For the Cisco students, completion of their course will directly affect their career paths, as they will receive a nationally recognized certification through Cisco, meaning they won’t have to jump through that hoop in a post-secondary setting and can instead further hone their skills.

“Certifications are just as important as education in the computer world,” said instructor Liz Charette.

A professional development meeting steered the group away from a planned foray into the culinary program, however the experience in the construction trades classroom down the hall provided more examples of hands-on learning. Students were shown how to look for the qualities of a good foundation, and got up close and personal with a demonstration model.

The end goal of the program, explained instructor Mike Haynes, is to have the students rebuild a historic farmhouse in Wickford – “from the foundation and all the way up.” Haynes said that students would learn everything from the essential basics to the most cutting-edge techniques for energy efficiency.

While the program themselves demonstrated to Wagner an example of what technical education can be elsewhere in the state, Snider was more taken by the wealth of experience demonstrated by the instructors that explained their programs and established career histories in their fields prior to their current careers in education.

“I was struck by the energy, passion and deep practical and theoretical knowledge of the instructors,” she said. “I think their continuous engagement with the world outside of school keeps them so relevant and on top of their game for kids. And kids know that. I think there’s an authentic excitement about whatever field they were in, and I think you can’t help but get motivated by that.”

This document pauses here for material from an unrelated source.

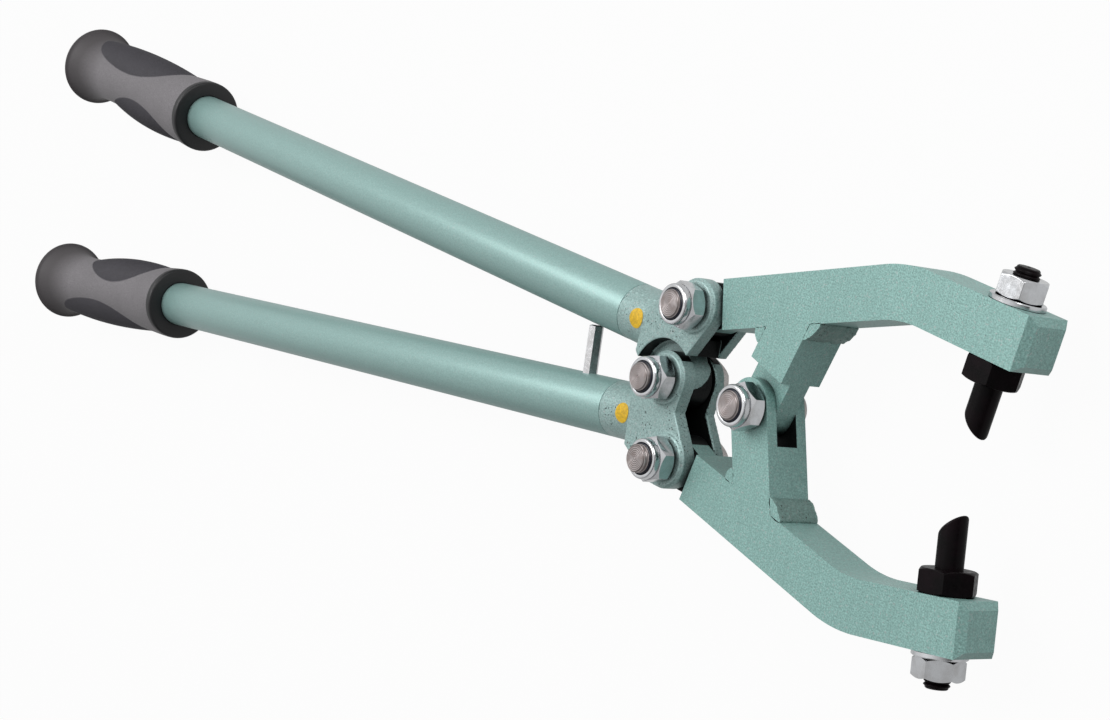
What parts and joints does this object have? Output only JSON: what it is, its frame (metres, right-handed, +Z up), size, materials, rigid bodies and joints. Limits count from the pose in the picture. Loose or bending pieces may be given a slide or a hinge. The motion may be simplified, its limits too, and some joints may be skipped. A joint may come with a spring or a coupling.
{
  "type": "sheet metal hole punch pliers",
  "caption": "Long-handled toggle pliers whose opposed bar jaws each carry a slant-ended round punch, with a stop pin between tube handles that end in flared grips.",
  "frame": {"origin": "middle of the bounding box's base, with the jaws closed", "axes": "+X from the grips to the punches, +Y towards the upper jaw, +Z up from the bench along the pivot bolts to their nuts"},
  "size_m": [0.7978, 0.1882, 0.0534],
  "materials": {
    "green_paint": "semi-gloss metallic paint over castings, bar and tube",
    "grip_grey": "matte moulded grip",
    "pad_dark": "soft dark ribbed pads",
    "collar_black": "glossy black",
    "bright_steel": "bright drawn hexagon bar",
    "bolt_steel": "turned bolt ends",
    "zinc": "bright zinc plating",
    "nylon": "dark blue nylon",
    "black_oxide": "blackened steel",
    "yellow_paint": "dabbed paint"
  },
  "bodies": {
    "lower_jaw": {"lower_jaw_arm": "green_paint", "lower_jaw_lug": "green_paint", "lower_jaw_weld": "green_paint", "lower_punch": "black_oxide", "lower_punch_nut": "zinc", "lower_punch_washer": "zinc", "jaw_pivot_bolt": "bolt_steel", "jaw_pivot_nut": "zinc", "jaw_nylon_ring": "nylon"},
    "upper_jaw": {"upper_jaw_arm": "green_paint", "upper_jaw_lug": "green_paint", "upper_jaw_weld": "green_paint", "upper_punch": "black_oxide", "upper_punch_nut": "zinc", "upper_punch_washer": "zinc"},
    "lower_handle": {"lower_fork": "green_paint", "lower_tube": "green_paint", "lower_grip": "grip_grey", "lower_grip_pads": "pad_dark", "lower_grip_collar": "collar_black", "stop_pin": "bright_steel", "handle_pivot_bolt": "bolt_steel", "handle_pivot_nut": "zinc", "handle_nylon_ring": "nylon", "lower_link_bolt": "bolt_steel", "lower_link_nut": "zinc", "lower_link_nylon_ring": "nylon", "lower_paint_mark": "yellow_paint"},
    "upper_handle": {"upper_fork": "green_paint", "upper_tube": "green_paint", "upper_grip": "grip_grey", "upper_grip_pads": "pad_dark", "upper_grip_collar": "collar_black", "upper_link_bolt": "bolt_steel", "upper_link_nut": "zinc", "upper_link_nylon_ring": "nylon", "upper_paint_mark": "yellow_paint"}
  },
  "joints": [
    {"name": "jaw_pivot", "type": "hinge", "parent": "lower_jaw", "child": "upper_jaw", "pos_m": [0.2722, -0.00027, 0.024], "axis": [0, 0, 1], "range_deg": [0, 18]},
    {"name": "lower_link_pivot", "type": "hinge", "parent": "lower_jaw", "child": "lower_handle", "pos_m": [0.2307, -0.03257, 0.024], "axis": [0, 0, 1], "range_deg": [0, 34]},
    {"name": "upper_link_pivot", "type": "hinge", "parent": "upper_jaw", "child": "upper_handle", "pos_m": [0.2307, 0.03203, 0.024], "axis": [0, 0, -1], "range_deg": [0, 34]}
  ],
  "couplings": [
    {"joint": "lower_link_pivot", "follows": "jaw_pivot", "ratio": 1.8762},
    {"joint": "upper_link_pivot", "follows": "jaw_pivot", "ratio": 1.8762}
  ]
}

Wagner said the quality instructors found in Warwick provide a great validation to the state’s emerging efforts to better focus aspiring teachers into areas of need and provide them with better professional development opportunities once they get into the field.

“We need to make sure that teachers have alternate routes into the profession, particularly for shortage areas; that teachers have requirements for hands-on learning that balance against their academic learning when they’re being prepared to be teachers; and that teachers have the strategy and requirement to stay on top of their game to continue to invest in their own learning and for districts to invest in them,” he said. “We can’t do student pathways really well until we also do teacher pathways really well.”

Regulations for creating those teacher pathway standards are currently in the public comment portion of their potential approval by the Rhode Island Board of Education.

For now, McCaffrey said that focus in Warwick and in the communities within its catchment area – including Scituate, Johnston and Burrillville – should be about spreading the word to parents that a technical education in high school not only doesn’t harm a student’s opportunities to go into a post-secondary learning environment following graduation, it actually enhances it.

“I think it's the best kept secret we have,” he said.